● **Goal**
Take the material below and write it all out again exactly.

======== Dataset section

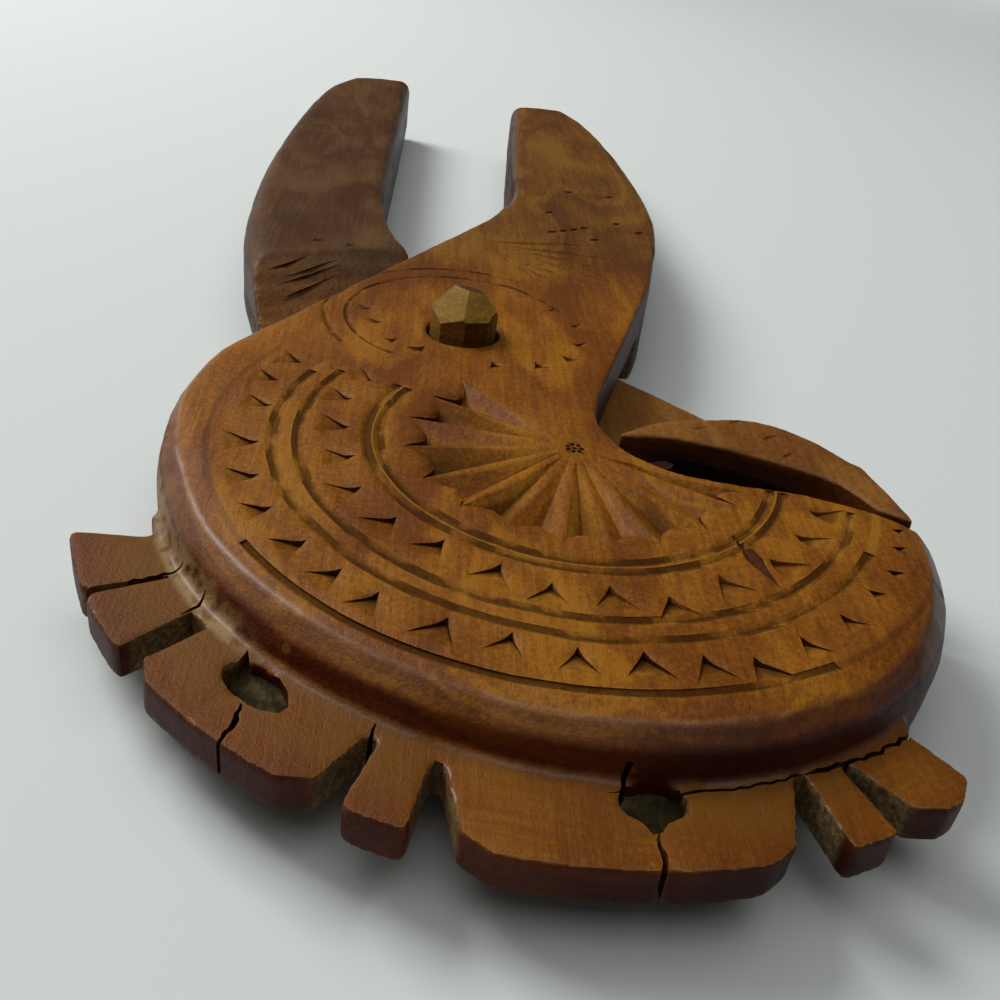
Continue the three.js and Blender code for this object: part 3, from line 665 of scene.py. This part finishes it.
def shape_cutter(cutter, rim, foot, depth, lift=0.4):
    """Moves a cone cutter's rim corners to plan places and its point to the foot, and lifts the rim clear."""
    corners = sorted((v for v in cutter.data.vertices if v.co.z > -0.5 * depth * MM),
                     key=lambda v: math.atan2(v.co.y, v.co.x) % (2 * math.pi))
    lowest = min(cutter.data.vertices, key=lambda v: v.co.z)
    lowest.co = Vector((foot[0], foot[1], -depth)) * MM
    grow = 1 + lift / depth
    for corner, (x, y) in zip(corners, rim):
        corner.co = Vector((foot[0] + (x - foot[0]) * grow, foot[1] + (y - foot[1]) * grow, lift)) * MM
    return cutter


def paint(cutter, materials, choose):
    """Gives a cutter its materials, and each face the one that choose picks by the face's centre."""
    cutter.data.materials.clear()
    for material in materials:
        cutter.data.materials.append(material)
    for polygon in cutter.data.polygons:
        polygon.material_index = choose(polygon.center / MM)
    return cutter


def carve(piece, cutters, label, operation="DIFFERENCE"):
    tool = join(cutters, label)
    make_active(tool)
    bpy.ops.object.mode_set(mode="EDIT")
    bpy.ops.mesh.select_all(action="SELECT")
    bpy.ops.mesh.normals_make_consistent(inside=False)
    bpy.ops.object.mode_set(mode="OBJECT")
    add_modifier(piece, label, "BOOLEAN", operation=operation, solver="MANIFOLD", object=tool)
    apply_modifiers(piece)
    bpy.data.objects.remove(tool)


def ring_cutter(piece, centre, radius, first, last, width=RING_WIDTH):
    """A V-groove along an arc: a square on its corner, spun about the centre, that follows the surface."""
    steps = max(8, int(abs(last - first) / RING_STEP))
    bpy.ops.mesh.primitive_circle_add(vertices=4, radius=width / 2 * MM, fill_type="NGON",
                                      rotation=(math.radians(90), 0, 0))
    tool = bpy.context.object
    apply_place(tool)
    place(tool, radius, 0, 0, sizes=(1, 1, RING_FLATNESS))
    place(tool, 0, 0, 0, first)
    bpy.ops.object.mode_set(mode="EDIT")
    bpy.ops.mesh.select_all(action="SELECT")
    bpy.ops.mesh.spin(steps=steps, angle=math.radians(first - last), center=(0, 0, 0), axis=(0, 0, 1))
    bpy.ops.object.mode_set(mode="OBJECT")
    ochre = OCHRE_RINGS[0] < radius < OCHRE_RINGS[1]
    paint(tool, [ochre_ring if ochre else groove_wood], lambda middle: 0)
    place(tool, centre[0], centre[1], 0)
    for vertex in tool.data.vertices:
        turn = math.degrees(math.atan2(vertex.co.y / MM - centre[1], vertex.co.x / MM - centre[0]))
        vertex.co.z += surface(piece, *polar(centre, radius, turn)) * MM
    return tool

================

● **Solved problem**
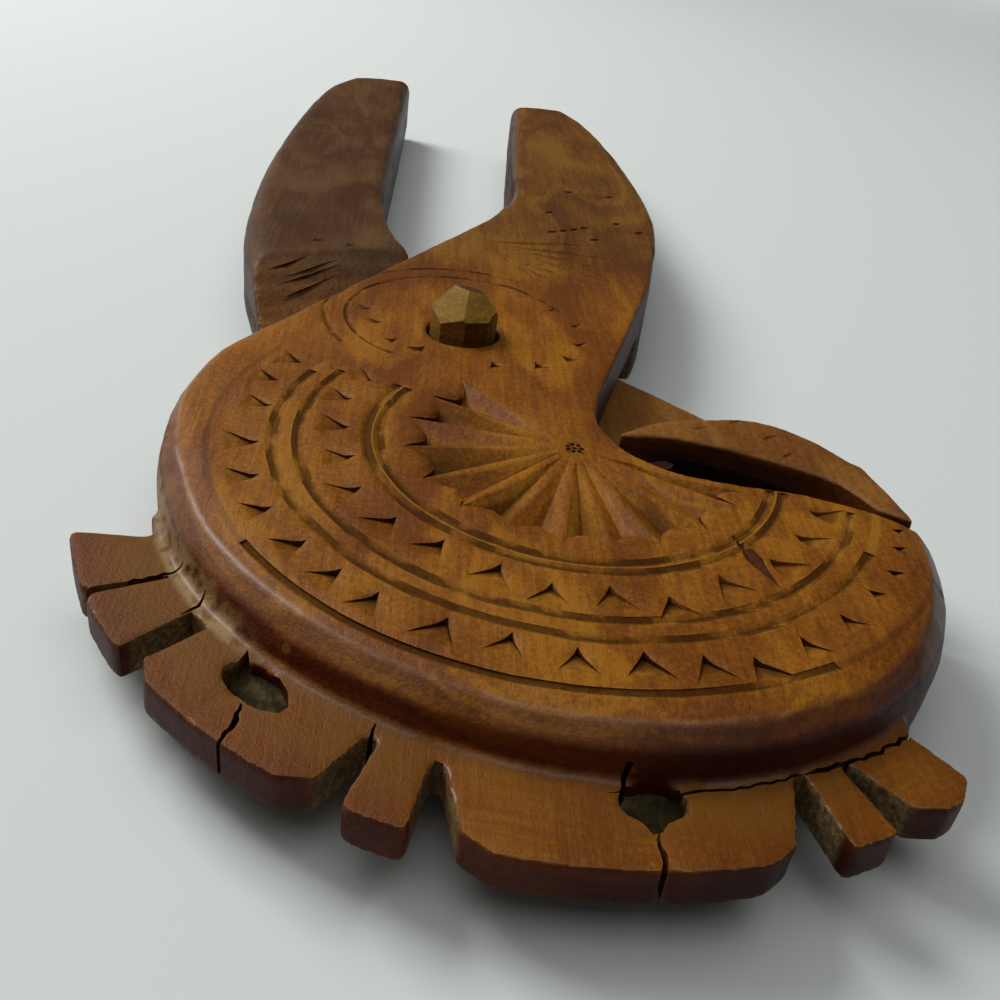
Continue the three.js and Blender code for this object: part 3, from line 665 of scene.py. This part finishes it.
def shape_cutter(cutter, rim, foot, depth, lift=0.4):
    """Moves a cone cutter's rim corners to plan places and its point to the foot, and lifts the rim clear."""
    corners = sorted((v for v in cutter.data.vertices if v.co.z > -0.5 * depth * MM),
                     key=lambda v: math.atan2(v.co.y, v.co.x) % (2 * math.pi))
    lowest = min(cutter.data.vertices, key=lambda v: v.co.z)
    lowest.co = Vector((foot[0], foot[1], -depth)) * MM
    grow = 1 + lift / depth
    for corner, (x, y) in zip(corners, rim):
        corner.co = Vector((foot[0] + (x - foot[0]) * grow, foot[1] + (y - foot[1]) * grow, lift)) * MM
    return cutter


def paint(cutter, materials, choose):
    """Gives a cutter its materials, and each face the one that choose picks by the face's centre."""
    cutter.data.materials.clear()
    for material in materials:
        cutter.data.materials.append(material)
    for polygon in cutter.data.polygons:
        polygon.material_index = choose(polygon.center / MM)
    return cutter


def carve(piece, cutters, label, operation="DIFFERENCE"):
    tool = join(cutters, label)
    make_active(tool)
    bpy.ops.object.mode_set(mode="EDIT")
    bpy.ops.mesh.select_all(action="SELECT")
    bpy.ops.mesh.normals_make_consistent(inside=False)
    bpy.ops.object.mode_set(mode="OBJECT")
    add_modifier(piece, label, "BOOLEAN", operation=operation, solver="MANIFOLD", object=tool)
    apply_modifiers(piece)
    bpy.data.objects.remove(tool)


def ring_cutter(piece, centre, radius, first, last, width=RING_WIDTH):
    """A V-groove along an arc: a square on its corner, spun about the centre, that follows the surface."""
    steps = max(8, int(abs(last - first) / RING_STEP))
    bpy.ops.mesh.primitive_circle_add(vertices=4, radius=width / 2 * MM, fill_type="NGON",
                                      rotation=(math.radians(90), 0, 0))
    tool = bpy.context.object
    apply_place(tool)
    place(tool, radius, 0, 0, sizes=(1, 1, RING_FLATNESS))
    place(tool, 0, 0, 0, first)
    bpy.ops.object.mode_set(mode="EDIT")
    bpy.ops.mesh.select_all(action="SELECT")
    bpy.ops.mesh.spin(steps=steps, angle=math.radians(first - last), center=(0, 0, 0), axis=(0, 0, 1))
    bpy.ops.object.mode_set(mode="OBJECT")
    ochre = OCHRE_RINGS[0] < radius < OCHRE_RINGS[1]
    paint(tool, [ochre_ring if ochre else groove_wood], lambda middle: 0)
    place(tool, centre[0], centre[1], 0)
    for vertex in tool.data.vertices:
        turn = math.degrees(math.atan2(vertex.co.y / MM - centre[1], vertex.co.x / MM - centre[0]))
        vertex.co.z += surface(piece, *polar(centre, radius, turn)) * MM
    return tool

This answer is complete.